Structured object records
----

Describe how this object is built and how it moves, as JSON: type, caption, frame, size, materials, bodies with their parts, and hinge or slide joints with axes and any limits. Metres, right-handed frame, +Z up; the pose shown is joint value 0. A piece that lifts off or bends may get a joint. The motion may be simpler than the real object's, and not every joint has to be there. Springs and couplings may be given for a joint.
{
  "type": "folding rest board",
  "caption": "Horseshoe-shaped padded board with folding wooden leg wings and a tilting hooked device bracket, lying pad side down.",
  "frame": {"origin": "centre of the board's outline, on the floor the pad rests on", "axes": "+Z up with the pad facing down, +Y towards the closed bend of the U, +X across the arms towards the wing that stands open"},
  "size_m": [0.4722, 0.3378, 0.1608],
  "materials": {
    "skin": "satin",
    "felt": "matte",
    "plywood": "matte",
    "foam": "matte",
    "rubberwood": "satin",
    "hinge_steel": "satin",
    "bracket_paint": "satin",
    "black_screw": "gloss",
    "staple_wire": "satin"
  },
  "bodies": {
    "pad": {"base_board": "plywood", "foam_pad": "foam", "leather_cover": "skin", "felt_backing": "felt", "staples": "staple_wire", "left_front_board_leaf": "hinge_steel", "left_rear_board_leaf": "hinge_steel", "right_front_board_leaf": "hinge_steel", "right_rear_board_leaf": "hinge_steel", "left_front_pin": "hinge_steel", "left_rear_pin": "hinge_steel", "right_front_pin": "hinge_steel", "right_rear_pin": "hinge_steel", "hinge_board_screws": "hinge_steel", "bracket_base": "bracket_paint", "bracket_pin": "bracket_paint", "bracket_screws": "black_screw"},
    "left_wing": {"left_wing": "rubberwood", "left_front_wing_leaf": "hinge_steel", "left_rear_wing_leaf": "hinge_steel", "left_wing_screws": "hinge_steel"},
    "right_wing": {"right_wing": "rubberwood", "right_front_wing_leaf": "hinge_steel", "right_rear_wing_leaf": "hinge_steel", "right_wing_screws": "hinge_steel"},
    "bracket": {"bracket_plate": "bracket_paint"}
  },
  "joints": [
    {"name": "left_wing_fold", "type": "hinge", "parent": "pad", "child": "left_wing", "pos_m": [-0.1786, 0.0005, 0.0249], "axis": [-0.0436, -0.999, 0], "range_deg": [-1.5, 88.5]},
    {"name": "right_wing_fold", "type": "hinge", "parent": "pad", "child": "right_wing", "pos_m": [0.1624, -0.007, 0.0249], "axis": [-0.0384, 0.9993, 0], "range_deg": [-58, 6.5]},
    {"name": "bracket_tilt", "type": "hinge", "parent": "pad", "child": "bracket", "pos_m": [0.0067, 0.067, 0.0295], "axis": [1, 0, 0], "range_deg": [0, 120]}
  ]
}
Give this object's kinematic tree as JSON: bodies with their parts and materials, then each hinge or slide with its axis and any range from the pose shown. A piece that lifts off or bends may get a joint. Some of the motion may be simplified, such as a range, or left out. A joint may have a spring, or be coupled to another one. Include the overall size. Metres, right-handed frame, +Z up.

----

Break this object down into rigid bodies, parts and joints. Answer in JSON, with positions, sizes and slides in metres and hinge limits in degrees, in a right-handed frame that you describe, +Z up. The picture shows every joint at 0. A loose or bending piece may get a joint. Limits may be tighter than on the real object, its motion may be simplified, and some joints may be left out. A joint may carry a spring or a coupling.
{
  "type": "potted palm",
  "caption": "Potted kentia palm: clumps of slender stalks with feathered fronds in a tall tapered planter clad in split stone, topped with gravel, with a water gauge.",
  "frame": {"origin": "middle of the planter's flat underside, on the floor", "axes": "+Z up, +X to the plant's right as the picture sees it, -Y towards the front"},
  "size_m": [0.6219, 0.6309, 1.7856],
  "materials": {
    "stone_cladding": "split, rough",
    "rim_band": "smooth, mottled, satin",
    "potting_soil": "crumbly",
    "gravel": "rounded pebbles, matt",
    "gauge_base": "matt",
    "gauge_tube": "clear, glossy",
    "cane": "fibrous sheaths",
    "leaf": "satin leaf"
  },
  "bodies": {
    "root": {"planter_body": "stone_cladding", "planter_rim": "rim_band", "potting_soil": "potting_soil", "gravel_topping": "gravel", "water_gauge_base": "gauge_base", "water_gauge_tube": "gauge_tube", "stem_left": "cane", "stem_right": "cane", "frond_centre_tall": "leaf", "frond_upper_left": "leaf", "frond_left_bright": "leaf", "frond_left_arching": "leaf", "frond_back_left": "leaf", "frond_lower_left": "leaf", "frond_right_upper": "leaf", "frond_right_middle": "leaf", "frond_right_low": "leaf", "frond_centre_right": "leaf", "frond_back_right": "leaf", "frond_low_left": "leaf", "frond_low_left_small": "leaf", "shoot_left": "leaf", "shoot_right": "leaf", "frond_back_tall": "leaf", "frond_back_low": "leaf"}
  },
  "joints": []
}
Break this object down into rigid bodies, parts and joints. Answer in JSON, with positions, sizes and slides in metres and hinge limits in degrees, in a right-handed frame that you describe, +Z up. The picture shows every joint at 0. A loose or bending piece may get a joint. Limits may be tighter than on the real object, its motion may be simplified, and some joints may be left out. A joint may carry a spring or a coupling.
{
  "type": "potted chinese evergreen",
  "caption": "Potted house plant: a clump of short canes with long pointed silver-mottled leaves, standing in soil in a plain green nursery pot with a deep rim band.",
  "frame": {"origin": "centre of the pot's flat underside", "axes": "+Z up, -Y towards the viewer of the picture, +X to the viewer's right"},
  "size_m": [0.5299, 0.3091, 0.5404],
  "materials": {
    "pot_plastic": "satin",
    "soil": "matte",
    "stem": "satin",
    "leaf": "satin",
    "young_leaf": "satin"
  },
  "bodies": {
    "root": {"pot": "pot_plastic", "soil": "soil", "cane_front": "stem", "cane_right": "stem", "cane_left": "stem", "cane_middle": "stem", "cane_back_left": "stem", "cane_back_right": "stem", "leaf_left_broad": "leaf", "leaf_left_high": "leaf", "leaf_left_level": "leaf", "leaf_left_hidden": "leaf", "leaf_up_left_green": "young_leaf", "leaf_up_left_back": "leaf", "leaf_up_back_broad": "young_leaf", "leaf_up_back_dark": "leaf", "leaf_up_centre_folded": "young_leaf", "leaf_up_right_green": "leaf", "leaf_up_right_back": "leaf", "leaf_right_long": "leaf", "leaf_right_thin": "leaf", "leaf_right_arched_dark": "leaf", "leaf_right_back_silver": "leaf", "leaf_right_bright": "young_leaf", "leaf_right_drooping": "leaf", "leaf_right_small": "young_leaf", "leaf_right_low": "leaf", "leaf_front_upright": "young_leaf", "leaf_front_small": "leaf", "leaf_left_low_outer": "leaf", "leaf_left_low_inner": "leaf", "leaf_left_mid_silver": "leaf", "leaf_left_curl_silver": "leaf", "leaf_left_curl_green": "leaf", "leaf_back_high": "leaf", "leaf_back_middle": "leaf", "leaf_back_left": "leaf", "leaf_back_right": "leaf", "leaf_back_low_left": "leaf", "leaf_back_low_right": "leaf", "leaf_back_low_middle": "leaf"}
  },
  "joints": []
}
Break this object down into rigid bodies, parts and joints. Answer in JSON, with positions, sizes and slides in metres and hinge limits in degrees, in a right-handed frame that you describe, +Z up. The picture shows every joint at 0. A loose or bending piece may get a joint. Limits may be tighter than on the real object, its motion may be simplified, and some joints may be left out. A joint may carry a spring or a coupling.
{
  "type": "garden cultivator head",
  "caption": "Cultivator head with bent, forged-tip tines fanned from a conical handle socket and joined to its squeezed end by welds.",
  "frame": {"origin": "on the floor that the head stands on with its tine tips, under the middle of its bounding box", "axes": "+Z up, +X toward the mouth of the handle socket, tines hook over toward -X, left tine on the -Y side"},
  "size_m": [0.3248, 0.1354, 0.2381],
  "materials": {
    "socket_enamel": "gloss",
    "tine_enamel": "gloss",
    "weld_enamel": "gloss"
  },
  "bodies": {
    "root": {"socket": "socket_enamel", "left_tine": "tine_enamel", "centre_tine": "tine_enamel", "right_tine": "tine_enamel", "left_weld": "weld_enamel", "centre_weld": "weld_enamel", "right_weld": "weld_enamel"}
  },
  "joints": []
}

----

## Aim:
Display every line of the listing that contains the string "lifts".

## Exercise response:
Describe how this object is built and how it moves, as JSON: type, caption, frame, size, materials, bodies with their parts, and hinge or slide joints with axes and any limits. Metres, right-handed frame, +Z up; the pose shown is joint value 0. A piece that lifts off or bends may get a joint. The motion may be simpler than the real object's, and not every joint has to be there. Springs and couplings may be given for a joint.
Give this object's kinematic tree as JSON: bodies with their parts and materials, then each hinge or slide with its axis and any range from the pose shown. A piece that lifts off or bends may get a joint. Some of the motion may be simplified, such as a range, or left out. A joint may have a spring, or be coupled to another one. Include the overall size. Metres, right-handed frame, +Z up.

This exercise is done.